Hold me, love me, hold me, love me

Mom and Dad, you always said you hoped I had a baby just like me: Needy, fussy, and whiny. Well, your wish came true.

I’ve mentioned several times A does not like to be put down.

Ever.

At all.

When we first came home with her, this wasn’t such a big deal. I had help and visitors the first couple weeks and didn’t notice it much. My maternity leave seemed never ending, and not something I had to worry about. But, now she’s five weeks, and I go back to work in a month, I’m starting to worry a little about her constant need to be in someone’s arms. It’s especially bad in the afternoons and evenings, when she is at her fussiest and literally the only thing that soothes her is being held and nursed.

I love to snuggle with my baby. While I wish I could be a little more productive during the day–I finally did the dishes today after about two weeks of staring at them; I received a Moby wrap from an old friend yesterday, and while I still need to master the basics of actually using it, it seems to work better for long term baby-wearing during the day. She’ll only tolerate being in her sling for short periods of time–I don’t mind holding her all day long. Especially since I know this time next month I won’t be able to anymore. However, I don’t expect our childcare providers will be as willing to hold her all the time (she’ll be watched by family the first month and then probably part-time daycare and part-time family after the new year).

Everyone in my life seems to be telling me I need to break this “habit”. Can newborns even have habits? It seems unnatural to me to let my baby just cry this young. Everything I’ve read says newborns can’t be spoiled or held too much, but everyone I know, it seems, wants to tell me the opposite. I do put her down when she’s napping or settled down, but as soon as she starts to whine, I pick her up again. I just can’t listen to her cry.
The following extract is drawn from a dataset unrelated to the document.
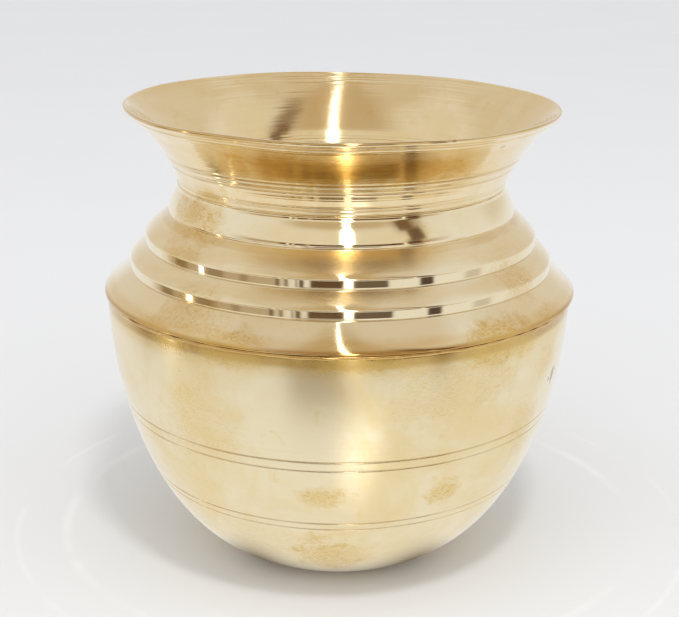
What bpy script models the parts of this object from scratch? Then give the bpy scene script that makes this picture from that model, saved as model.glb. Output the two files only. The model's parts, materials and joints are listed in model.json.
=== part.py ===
"""Brass kalash pot: a round-bottomed water pot of spun brass sheet.

Three turned shells are lapped and brazed into one vessel: a flared mouth
with its neck, a ribbed shoulder, and a deep lower bowl that ends in a small
flat base. Each lap is filled outside by a bead of brazing metal.

Frame: metres, +Z up, origin at the centre of the flat base, and Z is the
axis that every piece was turned on.
"""

import math

import bmesh
import bpy
from mathutils import Matrix, Vector

MM = 0.001

# ---------------------------------------------------------------- dimensions
# Everything here is in millimetres. Radii are measured to the outer skin.
SEGMENTS = 48             # facets round each turned piece
WALL = 1.0                # thickness of the brass sheet
GAP = 0.3                 # clearance between neighbouring pieces

HEIGHT = 118.4            # base to the top of the mouth
MOUTH_RADIUS = 55.0       # outer edge of the lip
LIP_FLAT = 0.9            # width of the flat turned on top of the lip
LIP_BAND = 0.7            # upright edge of the lip
FLARE_POWER = 1.65        # how late the neck opens towards the lip

WAIST_RADIUS = 41.9       # narrowest part of the neck
WAIST_Z = 98.6            # height at which the flare's curve begins
NECK_FOOT = 99.3          # lower edge of the neck, above its braze
NECK_SPIGOT_OUT = 40.75   # turned-in end of the neck, inside the collar
NECK_SPIGOT_WALL = 0.8
NECK_SPIGOT_BOTTOM = 93.6

COLLAR_TOP = 97.9         # upper edge of the ribbed shoulder
COLLAR_OUT = 42.15
RIB_A = (44.4, 93.4, 91.9)      # radius, height where it turns upright, foot
RIB_B = (50.0, 86.8, 84.0)
RIB_C = (54.0, 80.8, 78.0)
RIB_D = (60.4, 72.7, 71.95)     # the shoulder's broad last band
RIB_NIP = 0.25            # how far each band turns in at its foot

BOWL_TOP = 70.7           # where the bowl's outer skin meets the braze
BOWL_RADIUS = 59.2
BOWL_DEPTH = 72.3         # depth at which the bowl's curve would close
BOWL_CURVE_IN = 1.75      # exponents of the bowl's rounded section
BOWL_CURVE_OUT = 0.328
BOWL_SPIGOT_OUT = 58.3    # turned-in end of the bowl, inside the shoulder
BOWL_SPIGOT_WALL = 0.8
BOWL_SPIGOT_TOP = 73.9
BASE_THICK = 1.4          # sheet left at the flat base


# ------------------------------------------------------------------ profiles
def bowl_radius(z):
    """Outer radius of the lower bowl at height z."""
    u = min(max((BOWL_TOP - z) / BOWL_DEPTH, 0.0), 1.0)
    return BOWL_RADIUS * (1.0 - u ** BOWL_CURVE_IN) ** BOWL_CURVE_OUT


def flare_radius(z):
    """Outer radius of the mouth and neck at height z."""
    top = HEIGHT - LIP_BAND
    t = min(max((z - WAIST_Z) / (top - WAIST_Z), 0.0), 1.0)
    return WAIST_RADIUS + (MOUTH_RADIUS - WAIST_RADIUS) * t ** FLARE_POWER


def quarter(r0, z0, r1, z1, steps):
    """A quarter ellipse that leaves (r0, z0) level and reaches (r1, z1)
    running straight down. The first point is left out."""
    points = []
    for i in range(1, steps + 1):
        a = 0.5 * math.pi * i / steps
        points.append((r0 + (r1 - r0) * math.sin(a),
                       z1 + (z0 - z1) * math.cos(a)))
    return points


def offset_inwards(points, distance):
    """The same open line moved towards the axis. The line runs from top to
    bottom down the outer skin."""
    moved = []
    count = len(points)
    for i, point in enumerate(points):
        here = Vector(point)
        before = Vector(points[i - 1]) if i else None
        after = Vector(points[i + 1]) if i < count - 1 else None
        normals = []
        for a, b in ((before, here), (here, after)):
            if a is None or b is None:
                continue
            d = (b - a).normalized()
            normals.append(Vector((d.y, -d.x)))
        n = sum(normals, Vector((0.0, 0.0)))
        n.normalize()
        reach = distance / max(n.dot(normals[0]), 0.75)
        moved.append((here.x + n.x * reach, here.y + n.y * reach))
    return moved


def mouth_profile():
    """Closed section of the mouth and neck."""
    steps = 9
    top = HEIGHT - LIP_BAND
    outer = [(MOUTH_RADIUS, HEIGHT)]
    for i in range(steps + 1):
        z = top + (NECK_FOOT - top) * i / steps
        outer.append((flare_radius(z), z))
    spigot_in = NECK_SPIGOT_OUT - NECK_SPIGOT_WALL
    step = [(NECK_SPIGOT_OUT, NECK_FOOT - 0.3),
            (NECK_SPIGOT_OUT, NECK_SPIGOT_BOTTOM),
            (spigot_in, NECK_SPIGOT_BOTTOM),
            (spigot_in, NECK_FOOT + 0.4)]
    inner = []
    for i in range(steps - 1, 0, -1):
        z = top + (NECK_FOOT - top) * i / steps
        slope = (flare_radius(z + 0.05) - flare_radius(z - 0.05)) / 0.1
        length = math.hypot(1.0, slope)
        inner.append((flare_radius(z) - WALL / length, z + WALL * slope / length))
    inner = [p for p in inner if p[1] < HEIGHT - 0.6 and p[0] < MOUTH_RADIUS - LIP_FLAT]
    return outer + step + inner + [(MOUTH_RADIUS - LIP_FLAT, HEIGHT)]


def shoulder_profile():
    """Closed section of the ribbed shoulder, collar to skirt."""
    outer = [(COLLAR_OUT, COLLAR_TOP)]
    r, z = COLLAR_OUT, COLLAR_TOP
    for (radius, upright, foot), steps in ((RIB_A, 3), (RIB_B, 5), (RIB_C, 4)):
        outer += quarter(r, z, radius, upright, steps)
        outer.append((radius, foot + 0.7))
        outer.append((radius - RIB_NIP, foot))
        r, z = radius - RIB_NIP, foot
    radius, upright, foot = RIB_D
    outer += quarter(r, z, radius, upright, 6)
    outer.append((radius, foot))
    inner = offset_inwards(outer, WALL)
    inner[0] = (COLLAR_OUT - WALL, COLLAR_TOP)
    inner[-1] = (radius - WALL, foot)
    return outer + inner[::-1]


def bowl_profile():
    """Open section of the lower bowl, from the axis at the base round to
    the axis inside."""
    steps = 15
    heights = [BOWL_TOP * (1.0 - math.cos(0.5 * math.pi * i / steps))
               for i in range(steps + 1)]
    outer = [(0.0, 0.0)] + [(bowl_radius(z), z) for z in heights]
    spigot_in = BOWL_SPIGOT_OUT - BOWL_SPIGOT_WALL
    step = [(BOWL_SPIGOT_OUT, BOWL_TOP + 0.25),
            (BOWL_SPIGOT_OUT, BOWL_SPIGOT_TOP),
            (spigot_in, BOWL_SPIGOT_TOP),
            (spigot_in, BOWL_TOP - 0.3)]
    inner = []
    for z in reversed(heights[2:-1]):
        slope = (bowl_radius(z + 0.05) - bowl_radius(z - 0.05)) / 0.1
        length = math.hypot(1.0, slope)
        inner.append((bowl_radius(z) - WALL / length, z + WALL * slope / length))
    inner = [p for p in inner if p[1] > BASE_THICK + 0.15]
    inner.append((bowl_radius(0.0) - 0.8, BASE_THICK))
    return outer + step + inner + [(0.0, BASE_THICK)]


def bead_profile(r_in, r_out, z_low, z_high, crown):
    """Closed section of a brazed bead: flat inside, crowned outside."""
    mid = 0.5 * (z_low + z_high)
    return [(r_in, z_high), (r_out, z_high), (r_out + crown, mid),
            (r_out, z_low), (r_in, z_low)]


# -------------------------------------------------------------------- solids
def brass(name, colour, roughness):
    material = bpy.data.materials.new(name)
    material.use_nodes = True
    shader = next(n for n in material.node_tree.nodes
                  if n.type == 'BSDF_PRINCIPLED')
    shader.inputs['Base Color'].default_value = (*colour, 1.0)
    shader.inputs['Metallic'].default_value = 1.0
    shader.inputs['Roughness'].default_value = roughness
    return material


def turned(name, profile, closed, material):
    """Spin a section (mm) about the Z axis into one closed solid."""
    bm = bmesh.new()
    verts = [bm.verts.new((r * MM, 0.0, z * MM)) for r, z in profile]
    edges = [bm.edges.new((a, b)) for a, b in zip(verts[:-1], verts[1:])]
    if closed:
        edges.append(bm.edges.new((verts[-1], verts[0])))
    bmesh.ops.spin(bm, geom=verts + edges, cent=(0.0, 0.0, 0.0),
                   axis=(0.0, 0.0, 1.0), angle=2.0 * math.pi,
                   steps=SEGMENTS, use_merge=True, use_duplicate=False)
    bmesh.ops.remove_doubles(bm, verts=bm.verts[:], dist=1e-6)
    bmesh.ops.dissolve_degenerate(bm, dist=1e-6, edges=bm.edges[:])
    bmesh.ops.recalc_face_normals(bm, faces=bm.faces[:])
    mesh = bpy.data.meshes.new(name)
    bm.to_mesh(mesh)
    bm.free()
    mesh.shade_smooth()
    mesh.set_sharp_from_angle(angle=math.radians(35.0))
    mesh.materials.append(material)
    obj = bpy.data.objects.new(name, mesh)
    bpy.context.scene.collection.objects.link(obj)
    return obj


def build():
    for old in list(bpy.data.objects):
        bpy.data.objects.remove(old, do_unlink=True)

    axis = bpy.data.objects.new('pot_axis', None)
    axis.matrix_world = Matrix.Identity(4)
    bpy.context.scene.collection.objects.link(axis)

    mouth_brass = brass('mouth_brass', (0.83, 0.66, 0.37), 0.16)
    shoulder_brass = brass('shoulder_brass', (0.86, 0.70, 0.42), 0.12)
    bowl_brass = brass('bowl_brass', (0.85, 0.69, 0.41), 0.18)
    neck_filler = brass('neck_filler', (0.66, 0.47, 0.22), 0.38)
    shoulder_filler = brass('shoulder_filler', (0.62, 0.42, 0.17), 0.42)

    pieces = [
        turned('mouth_and_neck', mouth_profile(), True, mouth_brass),
        turned('ribbed_shoulder', shoulder_profile(), True, shoulder_brass),
        turned('lower_bowl', bowl_profile(), False, bowl_brass),
        turned('neck_braze', bead_profile(
            NECK_SPIGOT_OUT + GAP, COLLAR_OUT - 0.25,
            COLLAR_TOP + GAP, NECK_FOOT - 0.3 - GAP, 0.15), True, neck_filler),
        turned('shoulder_braze', bead_profile(
            BOWL_SPIGOT_OUT + GAP, BOWL_RADIUS + 0.45,
            BOWL_TOP + GAP, RIB_D[2] - GAP, 0.15), True, shoulder_filler),
    ]
    for piece in pieces:
        piece.parent = axis


build()
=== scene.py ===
"""The looks of the brass kalash pot: fine turned skins, brazed beads, brass
materials, a white light tent, the floor and the camera.

Lengths in this file are in millimetres until a mesh is made.
"""
import json
import math

import bpy
import numpy as np
from mathutils import Matrix, Vector

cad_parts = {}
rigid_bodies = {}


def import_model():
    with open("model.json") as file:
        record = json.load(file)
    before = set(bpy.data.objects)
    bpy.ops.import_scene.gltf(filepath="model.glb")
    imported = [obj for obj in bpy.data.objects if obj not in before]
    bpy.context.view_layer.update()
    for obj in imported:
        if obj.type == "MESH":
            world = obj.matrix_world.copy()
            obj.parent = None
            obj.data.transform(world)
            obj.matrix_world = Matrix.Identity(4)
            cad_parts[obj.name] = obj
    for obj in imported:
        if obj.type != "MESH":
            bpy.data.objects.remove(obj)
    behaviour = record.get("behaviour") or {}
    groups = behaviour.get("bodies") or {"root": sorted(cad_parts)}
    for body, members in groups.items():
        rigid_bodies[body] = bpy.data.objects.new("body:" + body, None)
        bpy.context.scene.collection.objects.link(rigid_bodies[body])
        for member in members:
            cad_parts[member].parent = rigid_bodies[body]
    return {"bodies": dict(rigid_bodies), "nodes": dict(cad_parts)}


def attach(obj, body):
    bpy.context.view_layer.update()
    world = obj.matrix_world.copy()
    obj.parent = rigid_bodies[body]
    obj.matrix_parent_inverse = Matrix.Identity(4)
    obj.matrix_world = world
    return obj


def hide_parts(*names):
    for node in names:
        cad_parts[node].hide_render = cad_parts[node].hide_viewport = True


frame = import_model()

MM = 0.001
SEG = 288                      # facets round each turned skin

kept = set(frame["nodes"].values()) | set(frame["bodies"].values())
for old in list(bpy.data.objects):
    if old not in kept:
        bpy.data.objects.remove(old, do_unlink=True)
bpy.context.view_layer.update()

scene = bpy.context.scene
scene.view_settings.view_transform = 'Standard'
scene.view_settings.look = 'None'
scene.view_settings.exposure = 0.0
scene.view_settings.gamma = 1.0


# ============================================================ turned profiles
HEIGHT = 118.4
LIP_R = 55.0
LIP_TOP = 117.7                # where the lip's upright edge ends
WAIST_R, WAIST_Z = 41.9, 98.6
JOINT = 99.2                   # where the neck meets the shoulder's collar
RIB_A = (44.4, 92.5, 91.9)     # radius, upright from, foot
RIB_B = (50.0, 86.5, 84.0)
RIB_C = (54.0, 80.4, 78.0)
RIB_D = (60.4, 72.25, 71.95)
BOWL_TOP, BOWL_R, BOWL_DEPTH = 70.7, 59.2, 72.3


def flare(z):
    t = min(max((z - WAIST_Z) / (LIP_TOP - WAIST_Z), 0.0), 1.0)
    return WAIST_R + (LIP_R - WAIST_R) * t ** 1.65


def bowl(z):
    u = min(max((BOWL_TOP - z) / BOWL_DEPTH, 0.0), 1.0)
    return BOWL_R * (1.0 - u ** 1.75) ** 0.328


def cuts(z, marks):
    """How deep the turned lines go at height z."""
    return sum(d * math.exp(-((z - z0) / w) ** 2) for z0, d, w in marks)


def heights(a, b, step, marks=(), fine=0.09, reach=0.5):
    """Heights from a down to b, closer together at the turned lines."""
    out, z = [], a
    while z > b + 1e-6:
        out.append(z)
        near = any(abs(z - m[0]) < reach for m in marks)
        z -= fine if near else step
    out.append(b)
    return out


def arc(cx, cz, r, a0, a1, n):
    return [(cx + r * math.cos(math.radians(a0 + (a1 - a0) * i / n)),
             cz + r * math.sin(math.radians(a0 + (a1 - a0) * i / n)))
            for i in range(n + 1)]


NECK_LINES = [(117.05, 0.10, 0.15), (116.35, 0.24, 0.22), (115.5, 0.05, 0.14),
              (107.3, 0.15, 0.17), (106.3, 0.13, 0.15), (105.1, 0.10, 0.12),
              (104.5, 0.18, 0.18), (101.1, 0.12, 0.14), (100.4, 0.14, 0.14),
              (99.4, 0.08, 0.12)]
MOUTH_LINES = [(117.1, 0.07, 0.14), (116.55, 0.09, 0.14), (115.6, 0.06, 0.12),
               (113.2, 0.03, 0.12), (109.6, 0.04, 0.12), (106.2, 0.03, 0.12),
               (102.4, 0.05, 0.14), (101.5, 0.04, 0.12)]


def chatter(z, seed):
    """The tool's fine chatter, in mm."""
    return (0.0045 * math.sin(8.3 * z + seed) + 0.0035 * math.sin(13.1 * z + 2.1 * seed)
            + 0.0060 * math.sin(3.1 * z + 0.7 * seed))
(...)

Someone tell me I’m not alone in this. I know I can’t hold her forever, so please tell me she’ll outgrow this phase. It breaks my hear to think she’ll be crying when I go back to work because she can’t be held 24/7. Mommies, help me out!

6 thoughts on “Hold me, love me, hold me, love me

  1. You’re not alone. She’s telling you what she needs. You’re listening. Perfect!
    She won’t cry 24/7 at childcare and family will be happy to hold her if she wants to. By January she’ll be interested in the other kids at daycare and used to the process.
    Keep snuggling your baby. You’re doing fine.

  2. I believe you have the baby your brothers wished on you. 😉

    But if it makes you feel any better, Button was/is the same way: happy in the morning, mood progresses downward as the day goes. She likes to be held more and more as the day goes. Now that she is moving around more, she is getting to where she doesn’t mind being put down on the floor or in her exersaucer as much. So hold away. Once mobility is achieved you will get less of it.

  3. Aww! Babies can’t be spoiled! Hold her as much as you want! Soon she’ll be wiggling out of your arms to go crawl/walk and play (charlotte is constantly on the go now lol!).  “Baby wearing” is so great for the baby and mom. I love my Ergo (I wish I’d gotten it sooner). I’ve heard of the wrap you have and that’s supposed to be great too. There are a lot of Facebook groups for support on how to wear it etc (ergo for example has a group).  We had a swing like you do and that also works amazingly! With growth spurts and their tiny bellies, it can feel like you are constantly nursing, but that will pass. And I’m sure she will do fine at daycare. They will have a lot of staff and not every baby needs to be held at the same time so they will have plenty of time for her. Btw we have a present for her!